Provide students with a scenario: 'Imagine you are dissolving sugar in water. How would you make it dissolve faster? List two changes you would make and briefly explain why each change works, using the terms 'temperature' and 'surface area'.

Quick Check

Show students a graph plotting product formed against time for two reactions, one at a higher temperature than the other. Ask: 'Which line represents the faster reaction? Explain your reasoning using the concept of particle movement and energy.'

Discussion Prompt

Pose the question: 'If you have a large lump of coal and coal dust, which would burn faster in air? Why? How does this relate to the experiments we conducted on surface area and reaction rates?' Facilitate a brief class discussion, encouraging students to use scientific vocabulary.

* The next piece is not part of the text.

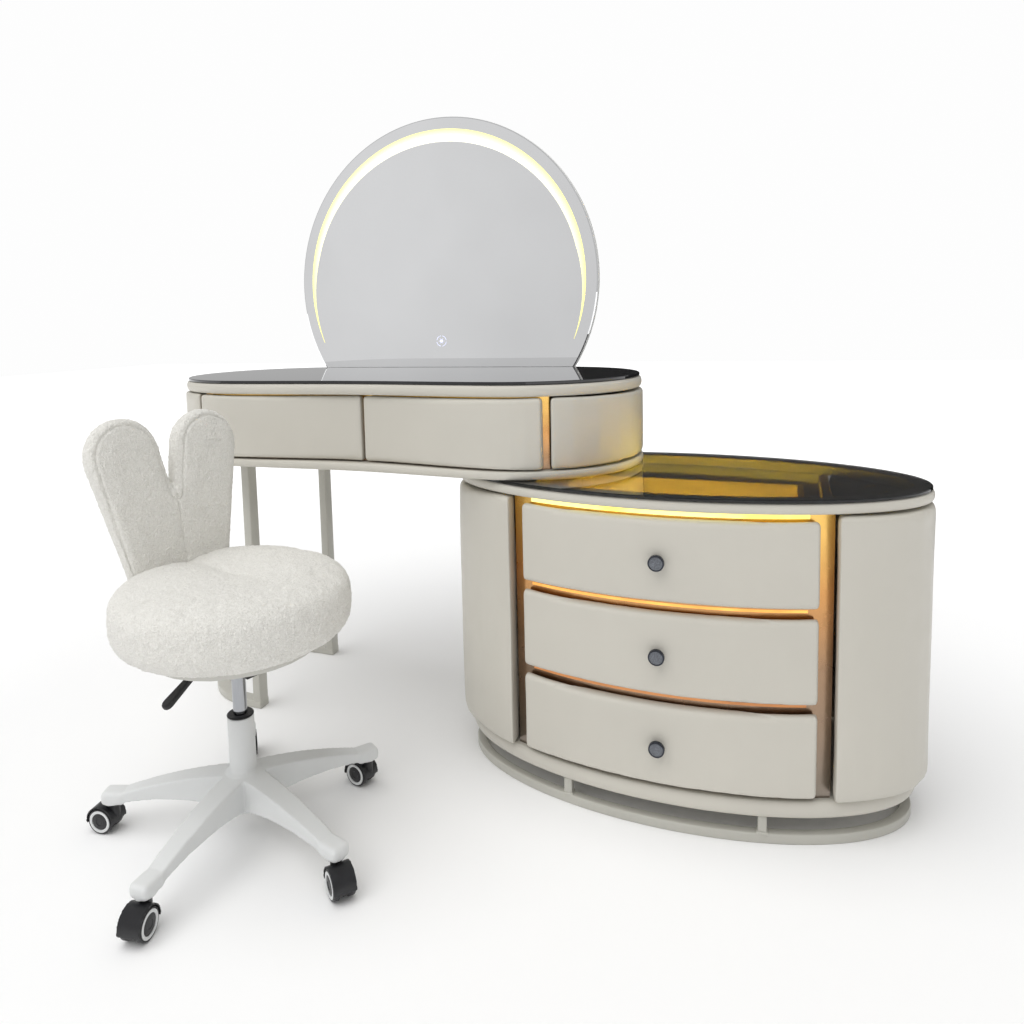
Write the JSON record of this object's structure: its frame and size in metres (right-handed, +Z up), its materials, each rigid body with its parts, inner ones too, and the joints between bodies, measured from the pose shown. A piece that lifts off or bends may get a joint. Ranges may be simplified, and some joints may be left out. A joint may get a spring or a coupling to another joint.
{
  "type": "salon styling station",
  "caption": "Dressing station: padded oval drawer cabinet, kidney-shaped desk with round lit mirror, and a swivel stool on casters.",
  "frame": {"origin": "on the floor, under the middle of the bounding box of the whole set", "axes": "+X to the right along the length of desk and cabinet, +Y to the back, +Z up; the drawers open towards -Y"},
  "size_m": [1.5264, 1.02, 1.333],
  "materials": {
    "leatherette": "smooth satin synthetic leather over foam, warm off-white",
    "painted_steel": "satin powder coat, warm light grey",
    "bronze_trim": "glossy bronze mirror finish",
    "tinted_glass": "glossy black tinted glass",
    "lamp_strip": "translucent diffuser, lit warm yellow",
    "board": "melamine-faced board",
    "runner_steel": "zinc-plated",
    "knob_metal": "brushed grey face with a darker rim",
    "mirror_face": "silvered glass",
    "mirror_case": "white moulded frame",
    "boucle": "cream white looped fabric",
    "chrome_rod": "polished",
    "white_nylon": "white moulded nylon, soft sheen",
    "black_plastic": "black moulded plastic"
  },
  "bodies": {
    "furniture": {"base_frame": "painted_steel", "plinth": "leatherette", "left_side_shell": "leatherette", "right_side_shell": "leatherette", "cabinet_back": "leatherette", "left_partition": "board", "right_partition": "board", "face_frame": "bronze_trim", "cabinet_rim": "leatherette", "cabinet_glass": "tinted_glass", "cabinet_light": "lamp_strip", "upper_drawer_runner": "runner_steel", "middle_drawer_runner": "runner_steel", "lower_drawer_runner": "runner_steel", "desk_base": "leatherette", "desk_rim": "leatherette", "desk_glass": "tinted_glass", "desk_left_end": "leatherette", "desk_right_end": "leatherette", "desk_back": "leatherette", "desk_face_frame": "bronze_trim", "desk_divider": "board", "left_desk_drawer_runner": "runner_steel", "right_desk_drawer_runner": "runner_steel", "leg_frame": "painted_steel", "mirror_glass": "mirror_face", "mirror_light": "lamp_strip", "mirror_case": "mirror_case"},
    "upper_drawer": {"upper_drawer_front": "leatherette", "upper_drawer_box": "board", "upper_drawer_knob": "knob_metal"},
    "middle_drawer": {"middle_drawer_front": "leatherette", "middle_drawer_box": "board", "middle_drawer_knob": "knob_metal"},
    "lower_drawer": {"lower_drawer_front": "leatherette", "lower_drawer_box": "board", "lower_drawer_knob": "knob_metal"},
    "left_desk_drawer": {"left_desk_drawer_front": "leatherette", "left_desk_drawer_box": "board"},
    "right_desk_drawer": {"right_desk_drawer_front": "leatherette", "right_desk_drawer_box": "board"},
    "stool_base": {"star_base": "white_nylon", "gas_column": "white_nylon", "column_bush": "black_plastic"},
    "lift": {"gas_piston": "chrome_rod"},
    "seat": {"seat_mount": "black_plastic", "seat_board": "board", "seat_cushion": "boucle", "backrest": "boucle"},
    "lever": {"height_lever": "black_plastic"},
    "caster_1_swivel": {"caster_1_fork": "black_plastic"},
    "caster_1_wheel_pair": {"caster_1_wheels": "black_plastic"},
    "caster_2_swivel": {"caster_2_fork": "black_plastic"},
    "caster_2_wheel_pair": {"caster_2_wheels": "black_plastic"},
    "caster_3_swivel": {"caster_3_fork": "black_plastic"},
    "caster_3_wheel_pair": {"caster_3_wheels": "black_plastic"},
    "caster_4_swivel": {"caster_4_fork": "black_plastic"},
    "caster_4_wheel_pair": {"caster_4_wheels": "black_plastic"},
    "caster_5_swivel": {"caster_5_fork": "black_plastic"},
    "caster_5_wheel_pair": {"caster_5_wheels": "black_plastic"}
  },
  "joints": [
    {"name": "upper_drawer_slide", "type": "slide", "parent": "furniture", "child": "upper_drawer", "axis": [0, -1, 0], "range_m": [0, 0.25]},
    {"name": "middle_drawer_slide", "type": "slide", "parent": "furniture", "child": "middle_drawer", "axis": [0, -1, 0], "range_m": [0, 0.25]},
    {"name": "lower_drawer_slide", "type": "slide", "parent": "furniture", "child": "lower_drawer", "axis": [0, -1, 0], "range_m": [0, 0.25]},
    {"name": "left_desk_drawer_slide", "type": "slide", "parent": "furniture", "child": "left_desk_drawer", "axis": [0, -1, 0], "range_m": [0, 0.08]},
    {"name": "right_desk_drawer_slide", "type": "slide", "parent": "furniture", "child": "right_desk_drawer", "axis": [0, -1, 0], "range_m": [0, 0.25]},
    {"name": "stool_roll", "type": "slide", "parent": "furniture", "child": "stool_base", "axis": [0, -1, 0], "range_m": [0, 0.5]},
    {"name": "seat_height", "type": "slide", "parent": "stool_base", "child": "lift", "axis": [0, 0, 1], "range_m": [-0.003, 0.09]},
    {"name": "seat_swivel", "type": "hinge", "parent": "lift", "child": "seat", "pos_m": [-0.31175, -0.23584, 0.3], "axis": [0, 0, 1], "continuous": true},
    {"name": "height_lever_pull", "type": "hinge", "parent": "seat", "child": "lever", "pos_m": [-0.32383, -0.26159, 0.3074], "axis": [-0.9659, 0.2588, 0], "range_deg": [0, 6], "stiffness_Nm_per_rad": 1, "springref_deg": -11.46},
    {"name": "caster_1_swivel_turn", "type": "hinge", "parent": "stool_base", "child": "caster_1_swivel", "pos_m": [-0.18097, -0.04907, 0.052], "axis": [0, 0, 1], "continuous": true},
    {"name": "caster_1_roll", "type": "hinge", "parent": "caster_1_swivel", "child": "caster_1_wheel_pair", "pos_m": [-0.19858, -0.04533, 0.0225], "axis": [-0.2079, -0.9781, 0], "continuous": true},
    {"name": "caster_2_swivel_turn", "type": "hinge", "parent": "stool_base", "child": "caster_2_swivel", "pos_m": [-0.44896, -0.05375, 0.052], "axis": [0, 0, 1], "continuous": true},
    {"name": "caster_2_roll", "type": "hinge", "parent": "caster_2_swivel", "child": "caster_2_wheel_pair", "pos_m": [-0.46053, -0.03996, 0.0225], "axis": [-0.766, -0.6428, 0], "continuous": true},
    {"name": "caster_3_swivel_turn", "type": "hinge", "parent": "stool_base", "child": "caster_3_swivel", "pos_m": [-0.52733, -0.31007, 0.052], "axis": [0, 0, 1], "continuous": true},
    {"name": "caster_3_roll", "type": "hinge", "parent": "caster_3_swivel", "child": "caster_3_wheel_pair", "pos_m": [-0.54515, -0.31257, 0.0225], "axis": [0.1392, -0.9903, 0], "continuous": true},
    {"name": "caster_4_swivel_turn", "type": "hinge", "parent": "stool_base", "child": "caster_4_swivel", "pos_m": [-0.30777, -0.4638, 0.052], "axis": [0, 0, 1], "continuous": true},
    {"name": "caster_4_roll", "type": "hinge", "parent": "caster_4_swivel", "child": "caster_4_wheel_pair", "pos_m": [-0.30464, -0.48153, 0.0225], "axis": [0.9848, 0.1736, 0], "continuous": true},
    {"name": "caster_5_swivel_turn", "type": "hinge", "parent": "stool_base", "child": "caster_5_swivel", "pos_m": [-0.09371, -0.3025, 0.052], "axis": [0, 0, 1], "continuous": true},
    {"name": "caster_5_roll", "type": "hinge", "parent": "caster_5_swivel", "child": "caster_5_wheel_pair", "pos_m": [-0.07992, -0.31407, 0.0225], "axis": [0.6428, 0.766, 0], "continuous": true}
  ]
}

Frequently Asked Questions

How does increasing temperature affect reaction rate?
Higher temperature raises average kinetic energy of particles, increasing collision frequency and the proportion with sufficient energy to react. Experiments show gas production doubling or more per 10°C rise. Students connect this to collision theory by comparing rate graphs from water bath tests, building predictive skills for further chemistry.
What is the best experiment for surface area effect on rate?
Use equal masses of calcium carbonate as lumps, chips, or powder with hydrochloric acid, measuring CO2 via gas syringe or mass loss. Powder reacts fastest due to maximum particle exposure. This fair test lets students quantify differences, plot initial rates, and discuss collision opportunities, directly tying to theory.
How can active learning help teach reaction rates?
Active learning engages students with hands-on fair tests, variable manipulation, and real-time data collection on temperature and surface area. Predicting outcomes before experiments, then comparing group graphs, deepens collision theory understanding over lectures. Rotations and relays make abstract ideas concrete, improve data skills, and spark discussions on evidence.
Why do reactions speed up with greater surface area?
Larger surface area exposes more reactant particles to collisions in solution. For solids like magnesium powder versus ribbon, this multiplies effective contact sites. Students observe steeper initial gas evolution curves, analyse via particle models, and apply to industrial processes like catalysis, enhancing practical links.